:: TASK GOAL ::
Repeat the listing in full. Nothing may be added or left out.

## START RECORDS PROVIDED

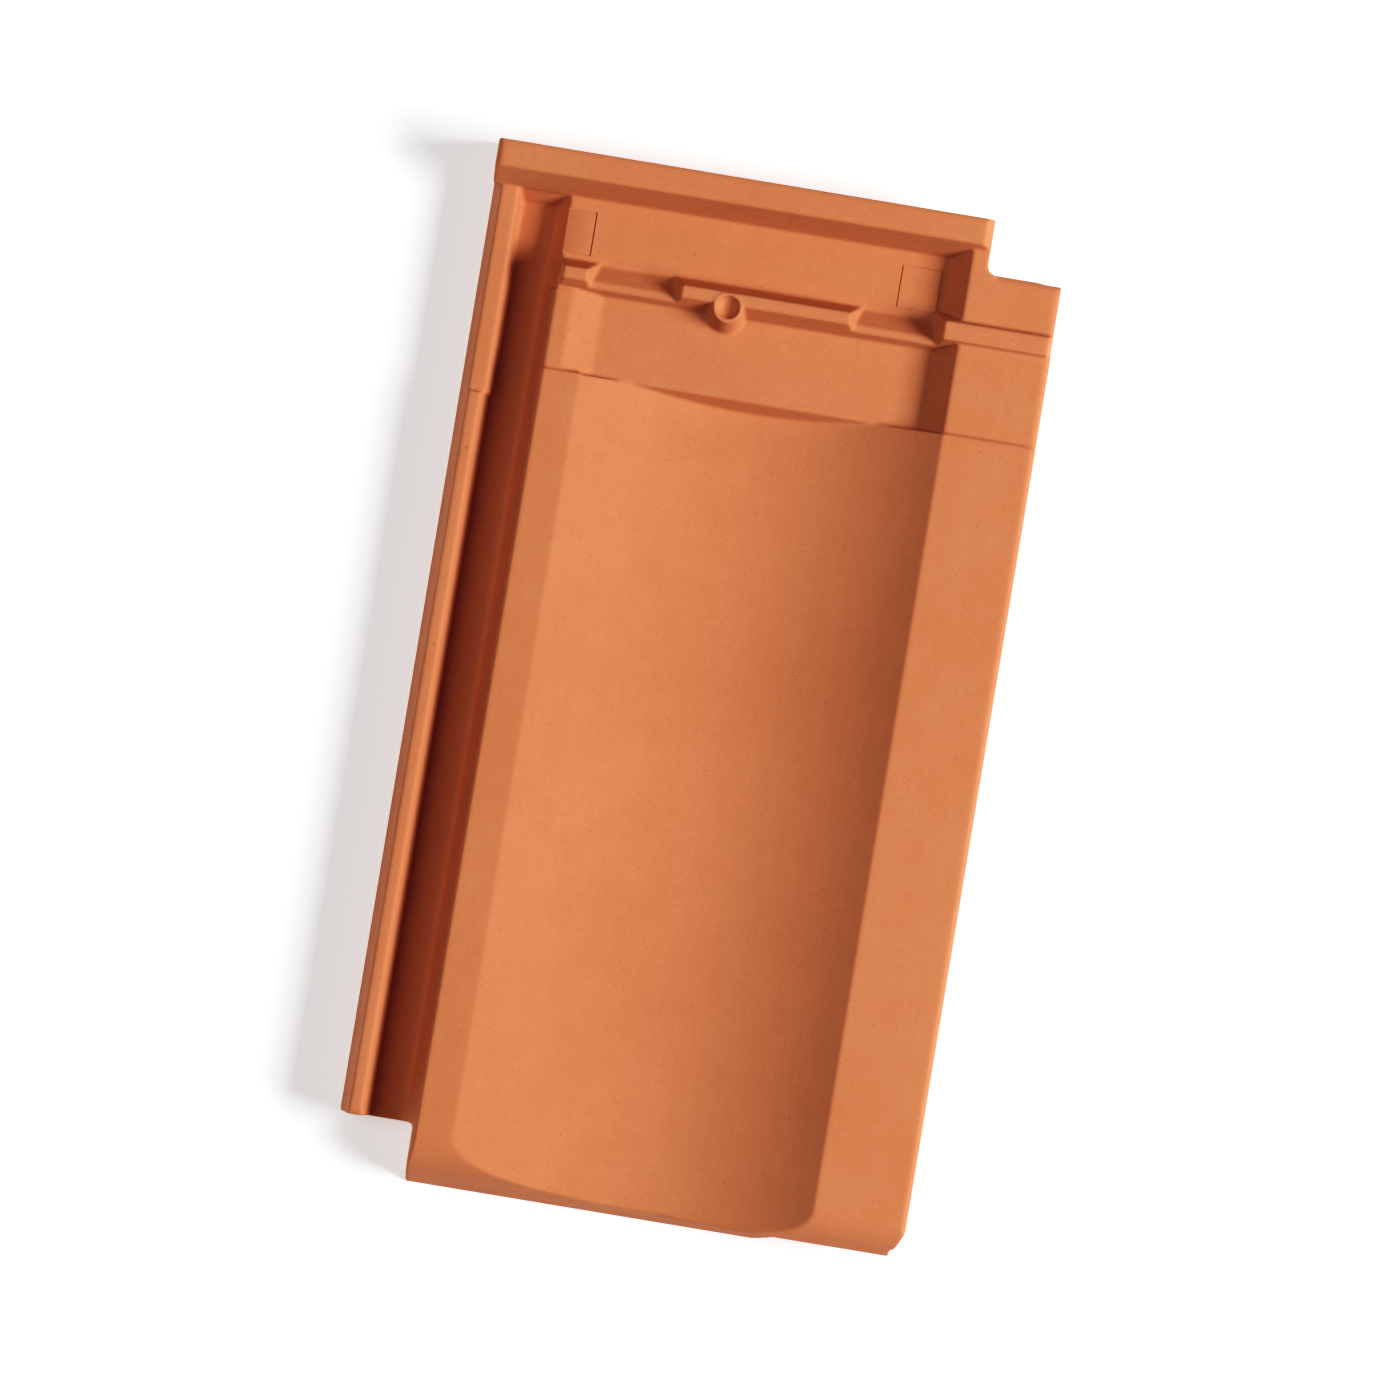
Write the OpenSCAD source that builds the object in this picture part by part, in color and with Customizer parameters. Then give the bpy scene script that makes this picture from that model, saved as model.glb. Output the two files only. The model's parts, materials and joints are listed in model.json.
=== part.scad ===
// Interlocking clay pan tile, pressed and fired in one piece.
// It lies face up: x runs from the channel side to the cover flap, y from the foot to the head, z up.
// A pressed tile is the clay left between an upper die, a lower die and the trim line, so its body is
// the overlap of three solids. Heights are measured from the top of the strip beside the channel.

/* [Tile] */
// Width over all
tile_w = 270; // [236:1:320]
// Length over all
tile_l = 488.5; // [405:0.5:580]
// Thickness of the clay under the trough and the head pan, measured straight down
web = 12; // [9:0.5:16]
// Radius of the pressed edges
edge_r = 1.2; // [0.8:0.1:2]
// Radius of the hollow corners between them
hollow_r = 3.5; // [2:0.5:5]

/* [Channel side] */
// Width of the side lock, from the outer face to the inner edge of the channel
lock_w = 37.2; // [34:0.2:46]
// Width of the outer rib's sloped outer face
rib_face = 4.6; // [2:0.2:6]
// Width of the outer rib's top
rib_top = 6.2; // [5:0.2:10]
// How much wider the outer rib's top is at the head end
rib_grow = 1.4; // [0:0.2:3]
// Width of the outer rib's steep inner face
rib_flank = 3.2; // [2:0.2:9]
// Width of the steep wall on the inner side of the channel
channel_wall = 6; // [3:0.5:8]
// Depth of the channel below the strip
channel_depth = 25.5; // [18:0.5:30]
// Depth of the channel where it meets the head rib
channel_head_depth = 22.5; // [11:0.5:24]
// How far the outer rib's top lies below the strip
rib_sink = 7; // [2:0.5:8]
// How far the outer rib steps down towards the head
rib_step = 2.5; // [1:0.2:4]
// Distance of that step from the head
rib_step_in = 118; // [80:1:160]
// Thickness of the clay under the channel
channel_web = 9; // [8:0.5:12]
// How far the side lock stops short of the foot
lock_foot = 28.1; // [15:0.1:40]

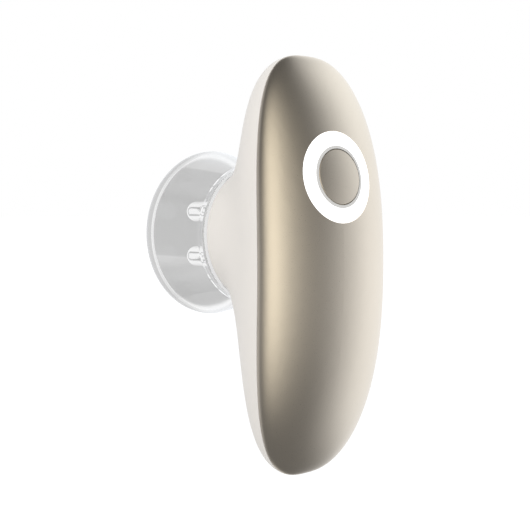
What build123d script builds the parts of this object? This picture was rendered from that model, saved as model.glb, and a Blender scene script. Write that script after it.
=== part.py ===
from build123d import *
import os
from math import atan, cos, pi, radians, sin

os.makedirs("parts", exist_ok=True)

# Hand-held facial toning device, all sizes in millimetres.
# +Z runs up the handle, -Y is the side with the power button, +Y the side with the
# treatment head.  The origin is the middle of the handle, on the seam of the two shells.

# ---------------------------------------------------------------- driving dimensions
# Handle outline seen from the front: half_width = HALF_WIDTH * (1 - t^power)^(1/root)
HALF_HEIGHT = 65.0
HALF_WIDTH = 25.8
TOP_POWER, TOP_ROOT = 2.92, 2.69
BOTTOM_POWER, BOTTOM_ROOT = 2.89, 2.60
BOW = 0.0017                      # the seam bows back as BOW * z^2
DOME_DEPTH = 9.78                 # front shell ahead of the seam
DOME_POWER, DOME_ROOT = 3.15, 1.50
SECTION_POWER, SECTION_ROOT = 2.0, 2.1      # cross section of the front shell, nearly an ellipse
SPINE = 39.0                      # half length of the line on which the dome's ribs meet
DOME_END = 12.0                   # the dome's side walls run straight back to this plane or past it
TIP_CROWDING = 1.35               # the skins' ribs stand closer together towards the two tips
WALL = 2.0
SEAM_GAP = 0.3
LIP_INSET, LIP_REACH, LIP_PLAY = 1.0, 1.6, 0.1

# Neck and treatment head, turned about the line x = 0, z = NECK_Z.  Heights in the head are
# measured from the flat end of the neck.
NECK_Z = 9.85
NECK_END = 28.2
NECK_RADIUS = 22.3
NECK_START = -6.0                 # the rear shell's straight walls start at this plane
SIDE_REACH, TIP_REACH = 9.1, 16.5           # how far the skin leaves the seam straight
SIDE_HOLD, TIP_HOLD = 17.4, 12.8            # how far the skin follows the neck's slope
NECK_SLOPE = 30.5                 # slope of the neck above and below, none at the sides
LEDGE = (-3.6, -2.2)              # ledge that carries the gasket
BULKHEAD = (-9.7, -8.2)
HEAD_PLATE_RADIUS = 20.1
COLLAR_RADIUS = 21.6

POST_COUNT = 6
POST_RING = 14.4
POST_RADIUS = 3.2
POST_TIP = 20.7
POST_SEAT = 4.1                   # plane of the pads that the posts stand on

CAP_MOUTH = 0.3
CAP_FLARE = 3.9                   # the cap's straight mouth reaches this far, then it flares
CAP_RADIUS = 28.25
CAP_END = 26.8
CAP_WALL = 1.3

# Power button, turned about a line square to the dome
BUTTON_Z = 27.7
RING_RADIUS = 13.86
RING_HOLE = 9.5
BUTTON_RADIUS = 8.4
RING_SEAT = -4.1                  # flat seat inside the front shell for the light ring's flange
RING_BACK = -4.85
TRIM_BACK = -3.8
TRIM_RAISE = 0.2                  # the trim stands this far out of the dome
BUTTON_FLANGE = (-4.65, -3.85)
SWITCH_FACE = -6.22
LED_BOARD = (-8.0, -7.0)
LED_BOARD_RADIUS = 15.3
LED_RING = 11.8
SCREW_RING = 17.6

# Inside
FRAME_Y = (5.6, 7.0)
FRAME_INSET = 4.8                 # from the handle's outline
BOARD_Y = (9.0, 10.2)
BOARD_Z = (-42.0, 44.0)
BOARD_HALF_WIDTH = 14.5
BATTERY = (23.0, 5.6, 46.0)
BATTERY_CENTRE = (0.0, 1.6, -21.0)
PORT_Y = 10.2                     # middle of the charging socket, behind the seam
PORT_SIZE = (8.94, 3.26)
PORT_Z = (-63.3, -56.0)
CHARGE_BOARD_Y = (PORT_Y - 2.65, PORT_Y - 1.65)
FIT = 0.05                        # play between fixed pieces
TOUCH = 0.02                      # between a board and what is soldered on it


# ---------------------------------------------------------------- helpers
def save(node, shape):
    shape.label = node
    export_step(shape, f"parts/{node}.step")


def blend(start, end, share):
    return start + (end - start) * share


def block(x, y, z):
    """Box from three (low, high) pairs."""
    size = [high - low for low, high in (x, y, z)]
    middle = [(high + low) / 2 for low, high in (x, y, z)]
    return Pos(*middle) * Box(*size)


def rounded_block(x, y, z, radius, axis=Axis.Y):
    shape = block(x, y, z)
    return fillet(shape.edges().filter_by(axis), radius)


def lathe(profile, place, rounds=()):
    """Turned piece: profile lists (radius, height) corners, rounds lists (corner, radius)."""
    outline = make_face(Polyline(*profile, close=True))
    for corner, radius in rounds:
        x, y = profile[corner]
        vertex = outline.vertices().sort_by_distance((x, y, 0))[0]
        outline = fillet(vertex, radius)
    return place * revolve(Plane.XZ * outline, Axis.Z)


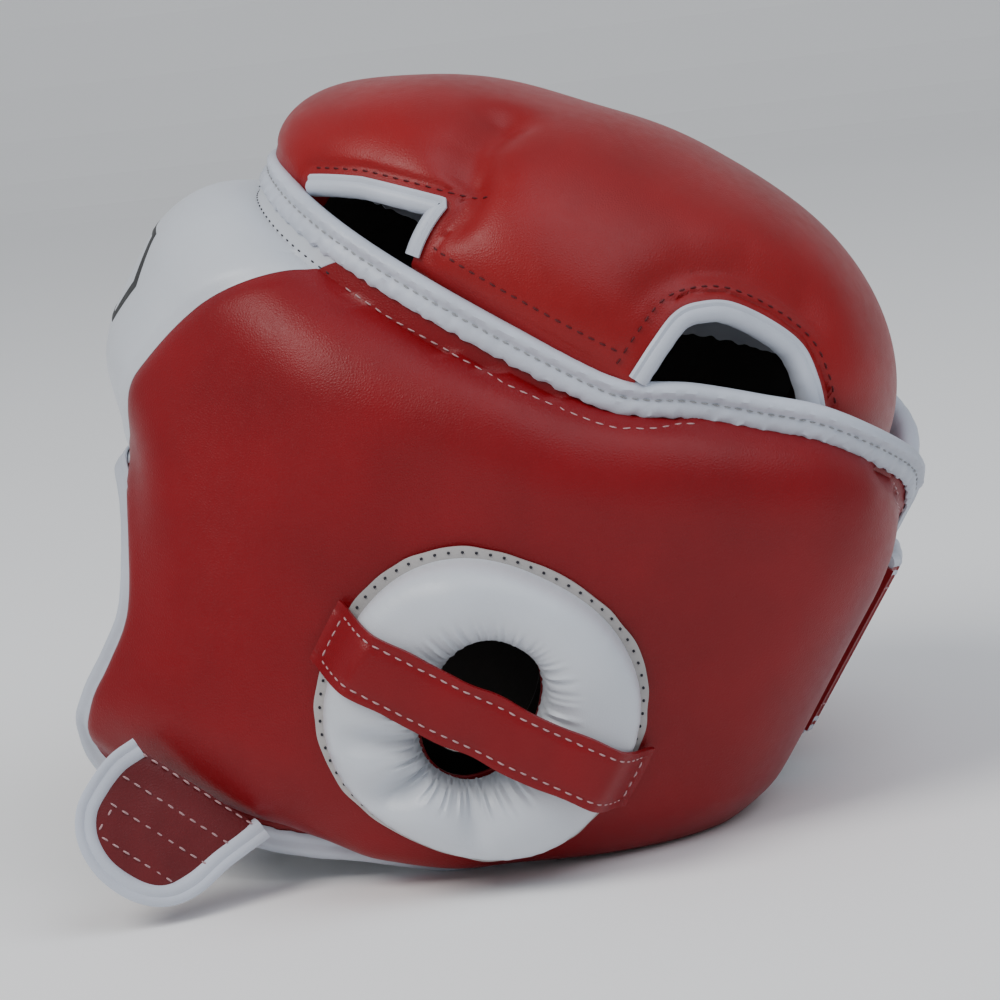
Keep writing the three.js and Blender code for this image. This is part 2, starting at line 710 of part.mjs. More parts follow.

## END RECORDS PROVIDED

:: EXERCISE SOLUTION ::
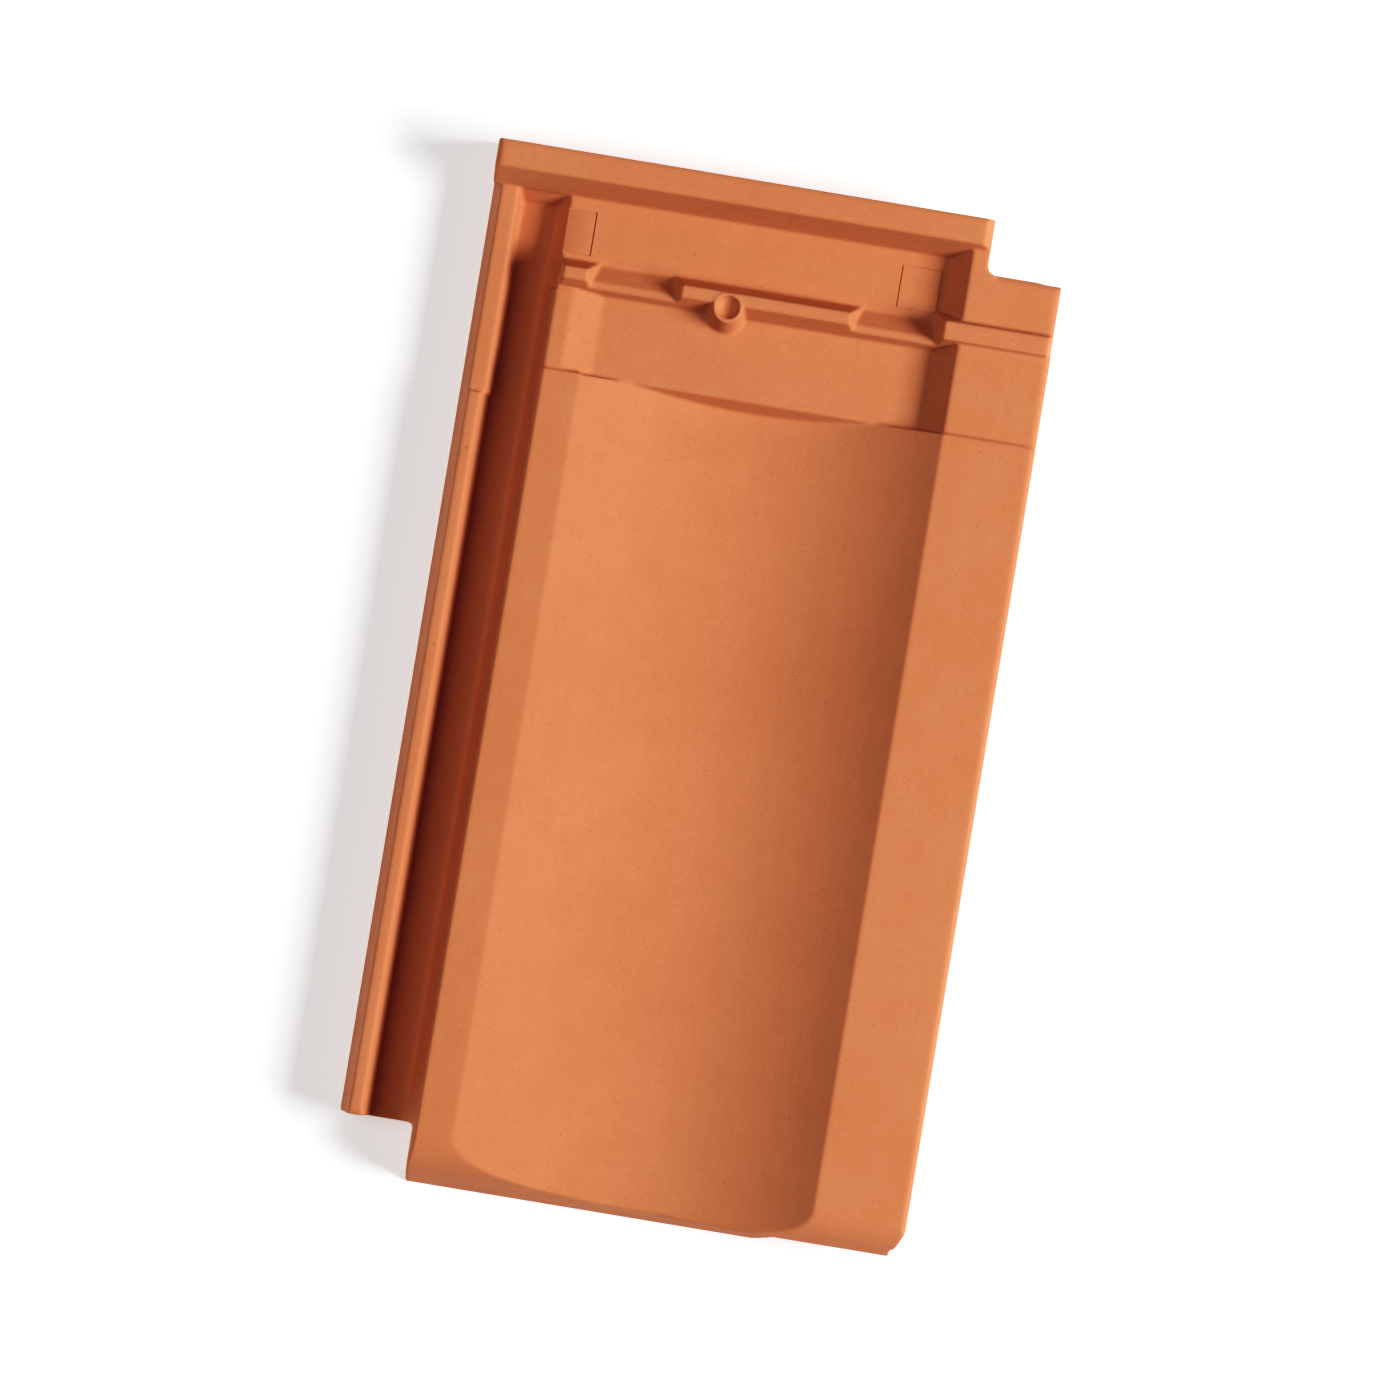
Write the OpenSCAD source that builds the object in this picture part by part, in color and with Customizer parameters. Then give the bpy scene script that makes this picture from that model, saved as model.glb. Output the two files only. The model's parts, materials and joints are listed in model.json.
=== part.scad ===
// Interlocking clay pan tile, pressed and fired in one piece.
// It lies face up: x runs from the channel side to the cover flap, y from the foot to the head, z up.
// A pressed tile is the clay left between an upper die, a lower die and the trim line, so its body is
// the overlap of three solids. Heights are measured from the top of the strip beside the channel.

/* [Tile] */
// Width over all
tile_w = 270; // [236:1:320]
// Length over all
tile_l = 488.5; // [405:0.5:580]
// Thickness of the clay under the trough and the head pan, measured straight down
web = 12; // [9:0.5:16]
// Radius of the pressed edges
edge_r = 1.2; // [0.8:0.1:2]
// Radius of the hollow corners between them
hollow_r = 3.5; // [2:0.5:5]

/* [Channel side] */
// Width of the side lock, from the outer face to the inner edge of the channel
lock_w = 37.2; // [34:0.2:46]
// Width of the outer rib's sloped outer face
rib_face = 4.6; // [2:0.2:6]
// Width of the outer rib's top
rib_top = 6.2; // [5:0.2:10]
// How much wider the outer rib's top is at the head end
rib_grow = 1.4; // [0:0.2:3]
// Width of the outer rib's steep inner face
rib_flank = 3.2; // [2:0.2:9]
// Width of the steep wall on the inner side of the channel
channel_wall = 6; // [3:0.5:8]
// Depth of the channel below the strip
channel_depth = 25.5; // [18:0.5:30]
// Depth of the channel where it meets the head rib
channel_head_depth = 22.5; // [11:0.5:24]
// How far the outer rib's top lies below the strip
rib_sink = 7; // [2:0.5:8]
// How far the outer rib steps down towards the head
rib_step = 2.5; // [1:0.2:4]
// Distance of that step from the head
rib_step_in = 118; // [80:1:160]
// Thickness of the clay under the channel
channel_web = 9; // [8:0.5:12]
// How far the side lock stops short of the foot
lock_foot = 28.1; // [15:0.1:40]

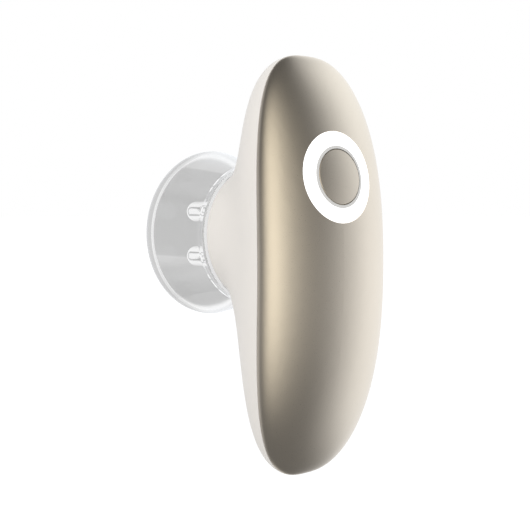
What build123d script builds the parts of this object? This picture was rendered from that model, saved as model.glb, and a Blender scene script. Write that script after it.
=== part.py ===
from build123d import *
import os
from math import atan, cos, pi, radians, sin

os.makedirs("parts", exist_ok=True)

# Hand-held facial toning device, all sizes in millimetres.
# +Z runs up the handle, -Y is the side with the power button, +Y the side with the
# treatment head.  The origin is the middle of the handle, on the seam of the two shells.

# ---------------------------------------------------------------- driving dimensions
# Handle outline seen from the front: half_width = HALF_WIDTH * (1 - t^power)^(1/root)
HALF_HEIGHT = 65.0
HALF_WIDTH = 25.8
TOP_POWER, TOP_ROOT = 2.92, 2.69
BOTTOM_POWER, BOTTOM_ROOT = 2.89, 2.60
BOW = 0.0017                      # the seam bows back as BOW * z^2
DOME_DEPTH = 9.78                 # front shell ahead of the seam
DOME_POWER, DOME_ROOT = 3.15, 1.50
SECTION_POWER, SECTION_ROOT = 2.0, 2.1      # cross section of the front shell, nearly an ellipse
SPINE = 39.0                      # half length of the line on which the dome's ribs meet
DOME_END = 12.0                   # the dome's side walls run straight back to this plane or past it
TIP_CROWDING = 1.35               # the skins' ribs stand closer together towards the two tips
WALL = 2.0
SEAM_GAP = 0.3
LIP_INSET, LIP_REACH, LIP_PLAY = 1.0, 1.6, 0.1

# Neck and treatment head, turned about the line x = 0, z = NECK_Z.  Heights in the head are
# measured from the flat end of the neck.
NECK_Z = 9.85
NECK_END = 28.2
NECK_RADIUS = 22.3
NECK_START = -6.0                 # the rear shell's straight walls start at this plane
SIDE_REACH, TIP_REACH = 9.1, 16.5           # how far the skin leaves the seam straight
SIDE_HOLD, TIP_HOLD = 17.4, 12.8            # how far the skin follows the neck's slope
NECK_SLOPE = 30.5                 # slope of the neck above and below, none at the sides
LEDGE = (-3.6, -2.2)              # ledge that carries the gasket
BULKHEAD = (-9.7, -8.2)
HEAD_PLATE_RADIUS = 20.1
COLLAR_RADIUS = 21.6

POST_COUNT = 6
POST_RING = 14.4
POST_RADIUS = 3.2
POST_TIP = 20.7
POST_SEAT = 4.1                   # plane of the pads that the posts stand on

CAP_MOUTH = 0.3
CAP_FLARE = 3.9                   # the cap's straight mouth reaches this far, then it flares
CAP_RADIUS = 28.25
CAP_END = 26.8
CAP_WALL = 1.3

# Power button, turned about a line square to the dome
BUTTON_Z = 27.7
RING_RADIUS = 13.86
RING_HOLE = 9.5
BUTTON_RADIUS = 8.4
RING_SEAT = -4.1                  # flat seat inside the front shell for the light ring's flange
RING_BACK = -4.85
TRIM_BACK = -3.8
TRIM_RAISE = 0.2                  # the trim stands this far out of the dome
BUTTON_FLANGE = (-4.65, -3.85)
SWITCH_FACE = -6.22
LED_BOARD = (-8.0, -7.0)
LED_BOARD_RADIUS = 15.3
LED_RING = 11.8
SCREW_RING = 17.6

# Inside
FRAME_Y = (5.6, 7.0)
FRAME_INSET = 4.8                 # from the handle's outline
BOARD_Y = (9.0, 10.2)
BOARD_Z = (-42.0, 44.0)
BOARD_HALF_WIDTH = 14.5
BATTERY = (23.0, 5.6, 46.0)
BATTERY_CENTRE = (0.0, 1.6, -21.0)
PORT_Y = 10.2                     # middle of the charging socket, behind the seam
PORT_SIZE = (8.94, 3.26)
PORT_Z = (-63.3, -56.0)
CHARGE_BOARD_Y = (PORT_Y - 2.65, PORT_Y - 1.65)
FIT = 0.05                        # play between fixed pieces
TOUCH = 0.02                      # between a board and what is soldered on it


# ---------------------------------------------------------------- helpers
def save(node, shape):
    shape.label = node
    export_step(shape, f"parts/{node}.step")


def blend(start, end, share):
    return start + (end - start) * share


def block(x, y, z):
    """Box from three (low, high) pairs."""
    size = [high - low for low, high in (x, y, z)]
    middle = [(high + low) / 2 for low, high in (x, y, z)]
    return Pos(*middle) * Box(*size)


def rounded_block(x, y, z, radius, axis=Axis.Y):
    shape = block(x, y, z)
    return fillet(shape.edges().filter_by(axis), radius)


def lathe(profile, place, rounds=()):
    """Turned piece: profile lists (radius, height) corners, rounds lists (corner, radius)."""
    outline = make_face(Polyline(*profile, close=True))
    for corner, radius in rounds:
        x, y = profile[corner]
        vertex = outline.vertices().sort_by_distance((x, y, 0))[0]
        outline = fillet(vertex, radius)
    return place * revolve(Plane.XZ * outline, Axis.Z)


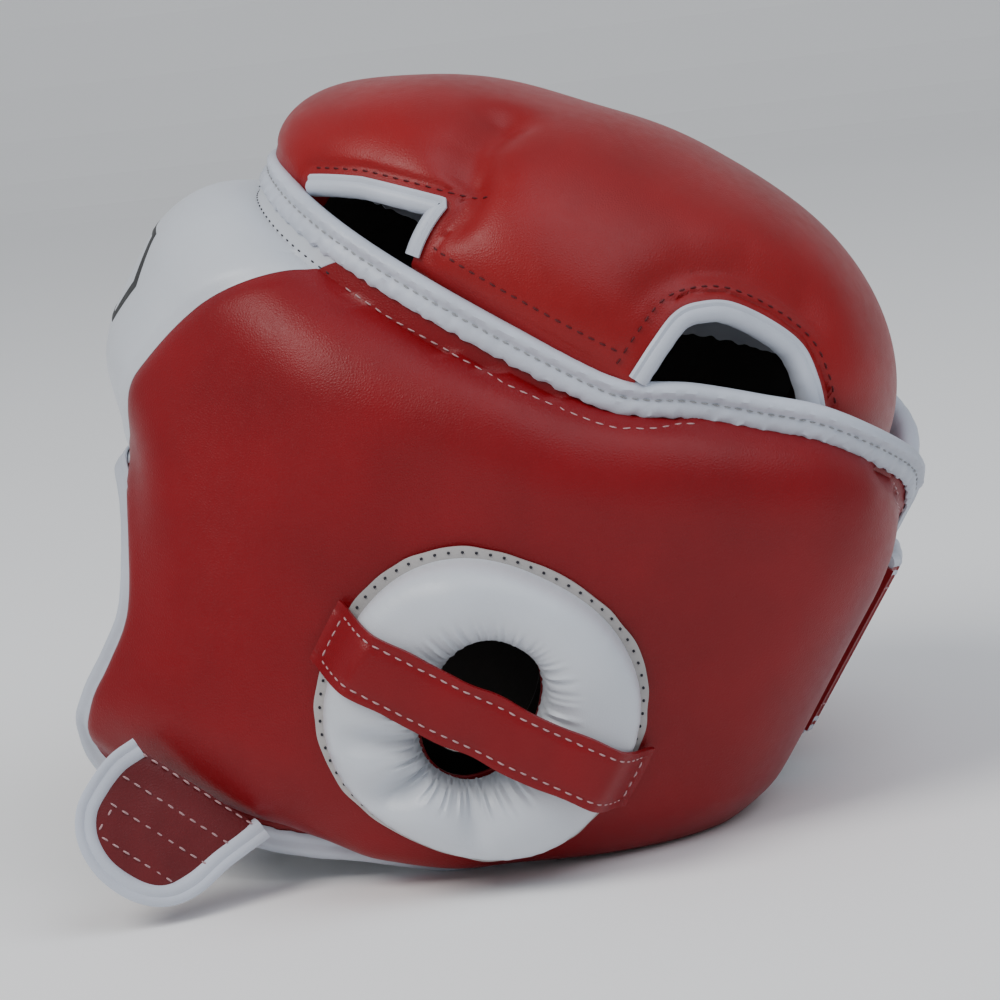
Keep writing the three.js and Blender code for this image. This is part 2, starting at line 710 of part.mjs. More parts follow.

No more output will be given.